Yield hunters often forget about AREITs, but Pete Morrissey at APN Property makes a compelling case for them as a must have in the income portfolio in ‘Rest easy and think of the yield’. He summarises to say: “This Christmas, rest easy, put your feet up, and when you get frustrated by the crowds at your local shopping centre, just think of the yield. Right now, it happens to be one of the more reliable, predictable things in finance”.
Looking at a turbulent market that could “present many opportunities for investors”, Matt Haupt at Wilson Asset Management short-lists ‘3 key market drivers to watch’ in 2019, namely government intervention, trade wars, and oil.

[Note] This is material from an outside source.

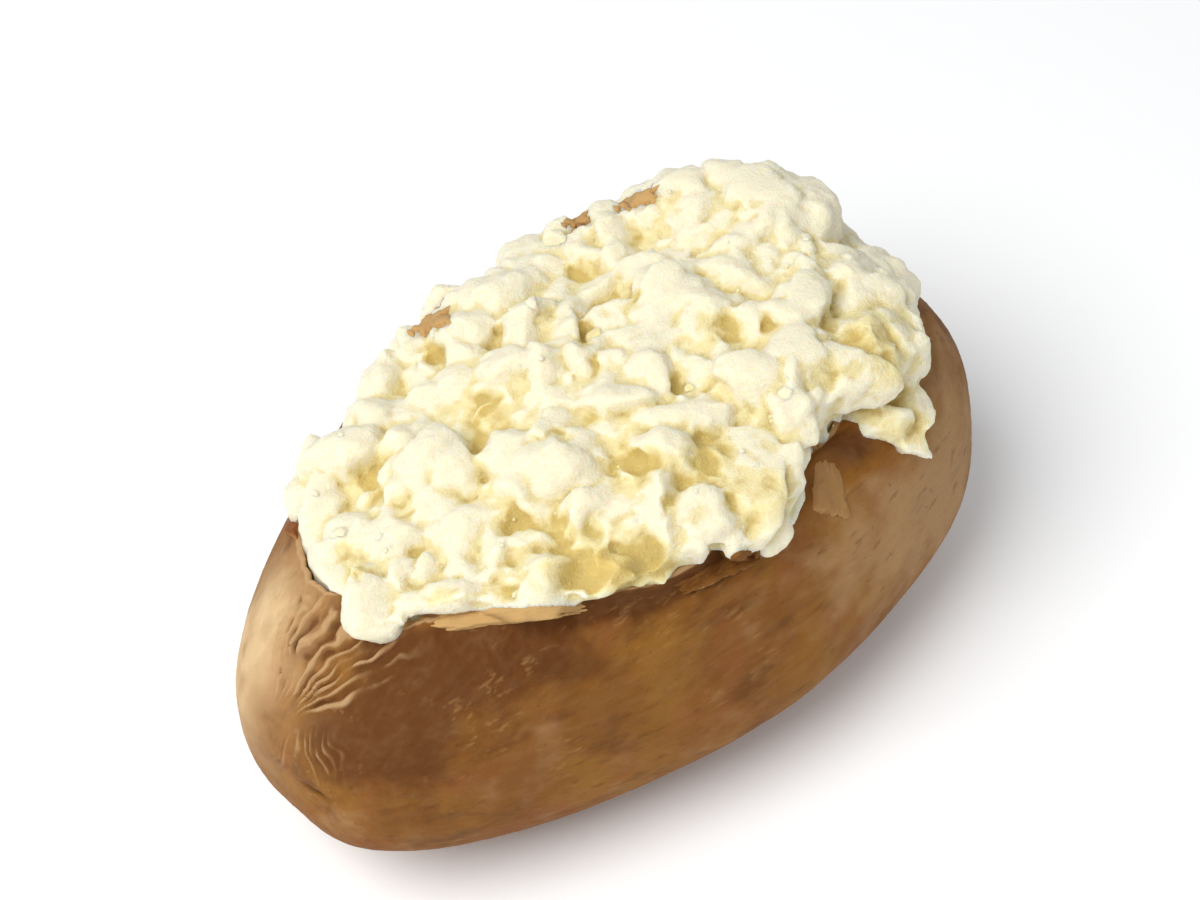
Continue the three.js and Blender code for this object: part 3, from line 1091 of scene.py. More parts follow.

Five very lean years for resource companies led to brutal rationalization of the sector. Highly experienced resources investor, David Whitten at Janus Henderson, writes in ‘The resource sector’s purple patch’ that leading companies are now in the unusual position of enjoying ‘low financial leverage, good growth prospects, high dividend yields and share buybacks’.
Jeremy Gibson from Munro Partners examines a fascinating area of research in: ‘The future of DNA technology’, in looking at DNA sequencing systems, by example of market leader, Illumina, which he says ‘recently reported that 90% of all sequencing performed has been generated on Illumina technology’.